Friday, March 06, 2009


















Não interessa que lá fora buzinem carros, praguejem condutores, gritem peões irritados, toquem às campainhas, passe um eléctrico, se percam as caras na multidão apressada: A música é a mesma de há muitas horas atrás, repetida até à exaustão sem saber não ser ouvida, sobressai o edredão escuro num quarto demasiado arrumado, estão duas plantas tímidas sobre a estante e um livro aberto no tapete, é dia de alimentar os peixes de alguém que foi embora e quis esquecer; parece que esses não lembram ou, se lembram, não sentem; como o gato do outro, autor de lombadas envelhecidas nesse quarto, notar o plural; poder-se-iam mesmo referir coisas banais, como almofadas e candeeiros, incenso e seus queimadores, mini-jardins mais d'oriente e porcelanas de algures no meio, parece ter sido há tanto tempo voltar e ter de arranjar novas molduras, para agora se empilharem em caixas no roupeiro, histórias simples e acarinhadas contadas desorganizadas a meias com algum pó.
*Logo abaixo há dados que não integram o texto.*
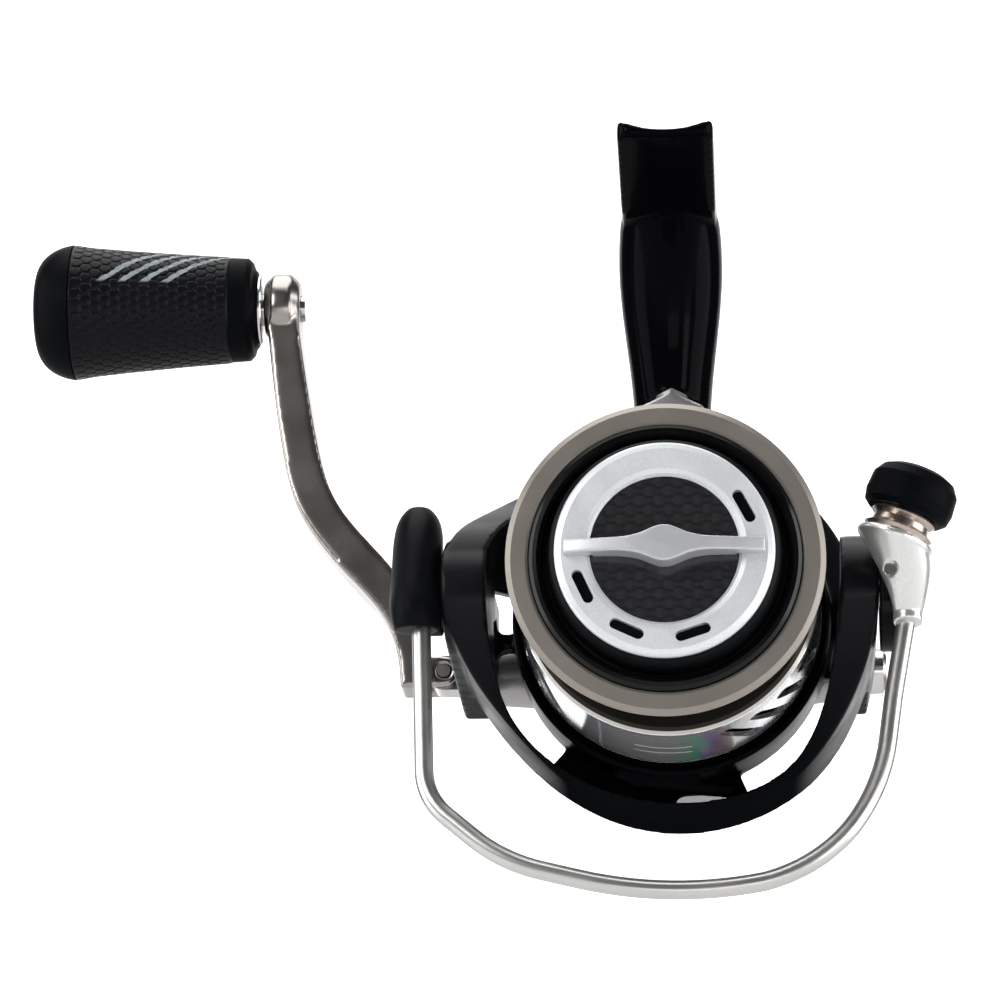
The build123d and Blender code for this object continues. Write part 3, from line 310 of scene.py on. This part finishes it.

Apenas uma escapou ao destino, está na terceira gaveta da mesinha da esquerda, mas poder-se-á chamar-lhe moldura se um simples pedaço de vidro e uma base de cartão... e é assim que de repente o mundo pára um pouco mais ainda, porque a fotografia é uma besta e faz sonhar fora d'horas e tu não estás. Por isso está ali, fechada e tão perto, ah, frustração, um dia, um dia vou perder a vergonha e dizer-te que gosto de ti, e deixar o mundo andar… e é assim que ele gira e recomeça, cinzento teimoso acabrunhado, vou tomar banho que já estou atrasada.